When I reflect on the Nano project in Bengal, I feel that never in the history of Bengal was a corporate body welcomed with such open arms. Bengal was determined to change its image from being a militant trade unionist state to one that would show up the ethos of good industrial culture. Buddhababu bent backwards in projecting himself as one no more hostile to the capitalists and one who promotes industry. Almost every one in Kolkata lapped up in pride such an impending change in Bengal’s future prospects. The worker abandoned his demands for fair wages; the babu left his laziness behind gearing up to work for you, the women in the farmer families looked forward to opening up their canteens. But you disappointed everyone; you left your vendors high and dry, left the Bengal exchequer strained with the huge money that the government had spent for your project, got Mr Modi to call Buddhababu and us Bengalis names and then decided to be kingmaker by attempting to meddle with our political decision making through open letters.

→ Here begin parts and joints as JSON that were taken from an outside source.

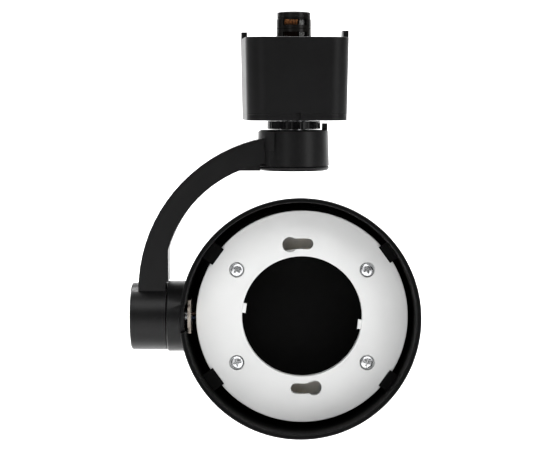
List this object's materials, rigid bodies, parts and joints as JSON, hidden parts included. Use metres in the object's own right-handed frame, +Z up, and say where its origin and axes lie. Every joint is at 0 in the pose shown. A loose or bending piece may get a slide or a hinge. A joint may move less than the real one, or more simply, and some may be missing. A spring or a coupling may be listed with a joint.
{
  "type": "track spotlight",
  "caption": "Ceiling-track spotlight: square track adapter, curved swivel arm and a round tilting head with a flat twist-lock lampholder behind a deep rim.",
  "frame": {"origin": "on the swivel axis, level with the face of the adapter that meets the track", "axes": "+Z up along the swivel axis, towards the track; the head looks along -Y at rest, tipped 3.7 degrees up; +X is from the arm towards the head"},
  "size_m": [0.1047, 0.0439, 0.1541],
  "materials": {
    "black_plastic": "satin moulded plastic",
    "gloss_black": "polished moulded plastic",
    "plug_black": "satin insulating plastic",
    "painted_black": "fine-textured powder coat",
    "white_plastic": "satin moulded plastic",
    "zinc": "bright zinc plate",
    "steel": "plain steel",
    "spring_steel": "bright spring steel",
    "nickel": "nickel-plated steel",
    "copper": "bare copper alloy",
    "brass": "bare brass",
    "brown_lead": "silicone insulation",
    "blue_lead": "silicone insulation"
  },
  "bodies": {
    "adapter": {"adapter_body": "black_plastic", "adapter_cover": "black_plastic", "cover_screw_1": "zinc", "cover_screw_2": "zinc", "track_plug": "plug_black", "plug_cap": "plug_black", "contact_live": "copper", "contact_neutral": "copper", "contact_spring_live": "spring_steel", "contact_spring_neutral": "spring_steel", "terminal_live": "brass", "terminal_neutral": "brass", "terminal_screw_live": "zinc", "terminal_screw_neutral": "zinc", "swivel_nipple": "zinc", "nipple_nut_top": "zinc", "nipple_nut_bottom": "zinc", "swivel_washer": "steel", "swivel_spring_washer": "spring_steel", "neck_collar": "gloss_black", "stop_pin": "steel", "adapter_lead_live": "brown_lead", "adapter_lead_neutral": "blue_lead"},
    "arm": {"arm": "painted_black", "arm_back_strip": "black_plastic", "boss_cap": "black_plastic", "hub_cap": "black_plastic", "arm_lead_live": "brown_lead", "arm_lead_neutral": "blue_lead"},
    "head": {"head_housing": "painted_black", "pivot_stub": "painted_black", "clamp_plate": "nickel", "tilt_bolt": "zinc", "tilt_nut": "zinc", "tilt_washer": "steel", "tilt_spring_washer": "spring_steel", "lampholder_face": "white_plastic", "lampholder_base": "white_plastic", "lamp_contact_top": "brass", "lamp_contact_bottom": "brass", "holder_screw_1": "zinc", "holder_screw_2": "zinc", "holder_screw_3": "zinc", "holder_screw_4": "zinc", "head_lead_live": "brown_lead", "head_lead_neutral": "blue_lead"}
  },
  "joints": [
    {"name": "swivel", "type": "hinge", "parent": "adapter", "child": "arm", "pos_m": [0, 0, -0.033], "axis": [0, 0, 1], "range_deg": [-250, 80]},
    {"name": "tilt", "type": "hinge", "parent": "arm", "child": "head", "pos_m": [-0.0462, 0, -0.1011], "axis": [1, 0, 0], "range_deg": [-86, 94]}
  ]
}
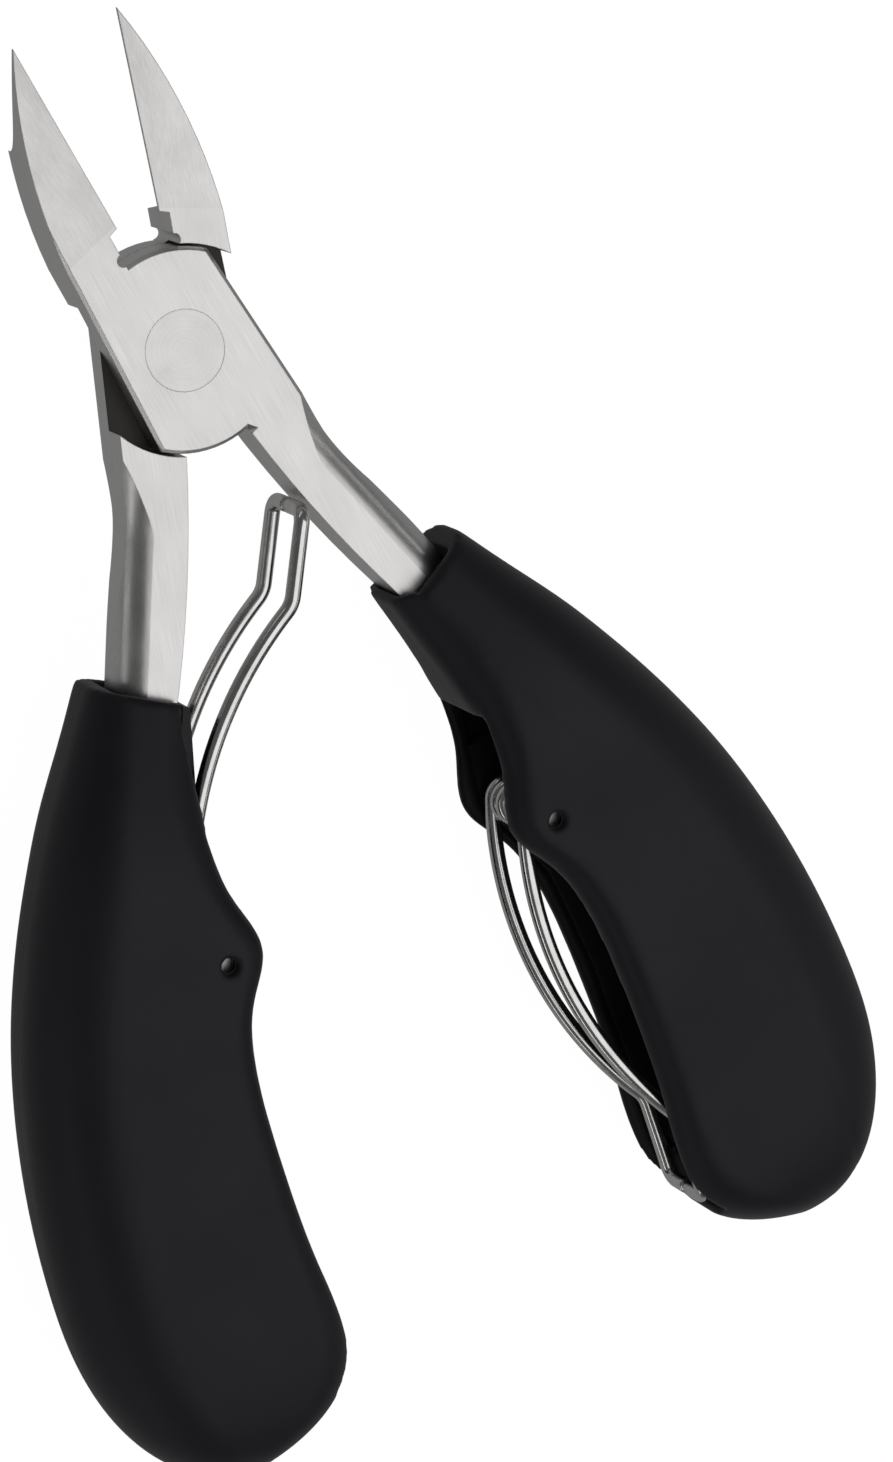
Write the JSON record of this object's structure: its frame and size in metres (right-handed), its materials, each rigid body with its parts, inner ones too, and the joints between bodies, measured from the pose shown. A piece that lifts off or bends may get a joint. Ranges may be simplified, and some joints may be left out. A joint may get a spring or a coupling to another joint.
{
  "type": "toenail nipper",
  "caption": "Lap-joint nail nipper: two steel levers on a flush rivet, long curved soft grips, and a wire leg spring in each grip.",
  "frame": {"origin": "on the pivot rivet's axis, at the flat rear face of the lap joint", "axes": "+Z along the rivet towards the front lever's face, +Y towards the blade tips, +X towards the right-hand grip"},
  "size_m": [0.0856, 0.1361, 0.0188],
  "materials": {
    "lever_steel": "fine satin brushing along the levers, polished edges",
    "rivet_steel": "satin, turned end faces",
    "spring_wire": "polished drawn wire",
    "pin_steel": "plain drawn pin",
    "grip_rubber": "matte soft-touch black",
    "liner_plastic": "matte moulded black"
  },
  "bodies": {
    "rear_half": {"rear_lever": "lever_steel", "pivot_rivet": "rivet_steel", "left_grip_liner": "liner_plastic", "left_grip_sleeve": "grip_rubber", "left_spring_pin": "pin_steel"},
    "front_half": {"front_lever": "lever_steel", "right_grip_liner": "liner_plastic", "right_grip_sleeve": "grip_rubber", "right_spring_pin": "pin_steel"},
    "left_spring": {"left_spring": "spring_wire"},
    "right_spring": {"right_spring": "spring_wire"}
  },
  "joints": [
    {"name": "lever_pivot", "type": "hinge", "parent": "rear_half", "child": "front_half", "pos_m": [0, 0, 0.0035], "axis": [0, 0, -1], "range_deg": [-6, 18.8], "stiffness_Nm_per_rad": 0.5},
    {"name": "left_spring_hinge", "type": "hinge", "parent": "rear_half", "child": "left_spring", "pos_m": [-0.01738, -0.0548, 0.0035], "axis": [0, 0, 1], "range_deg": [-3.3, 10.2]},
    {"name": "right_spring_hinge", "type": "hinge", "parent": "front_half", "child": "right_spring", "pos_m": [0.01738, -0.0548, 0.0035], "axis": [0, 0, -1], "range_deg": [0, 11]}
  ],
  "couplings": [
    {"joint": "left_spring_hinge", "follows": "lever_pivot", "ratio": 0.54}
  ]
}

As being the world’s cheapest steel maker, the world’s most innovative car maker, the owner of the only private city in India, and being the oldest industry house in the world’s largest democracy you should have been the one to remind the Bengal Chief Minister of the WTO issues of India, our Planning Commission’s concerns about agriculture and how we are deadly worried about threats of hunger and why food security is the very core of a successful industrial base. To top it all up, you have decided to fine the residents of Bengal by demanding a huge compensation, which I believe would be transferred to Mr Modi to keep the Gujarat balance sheet in order, something that the “tolabaaj goondas” do in Kolkata. I am disappointed to find in the country’s most revered industry house the mentality of a cheap extortionist, a blackmailer, and a self-aggrandized narcissist who forgets that in giving us a car he also means to make his own profits, not normal profits but super profits. I suspect, that in addition to the above, you were also a land grabber.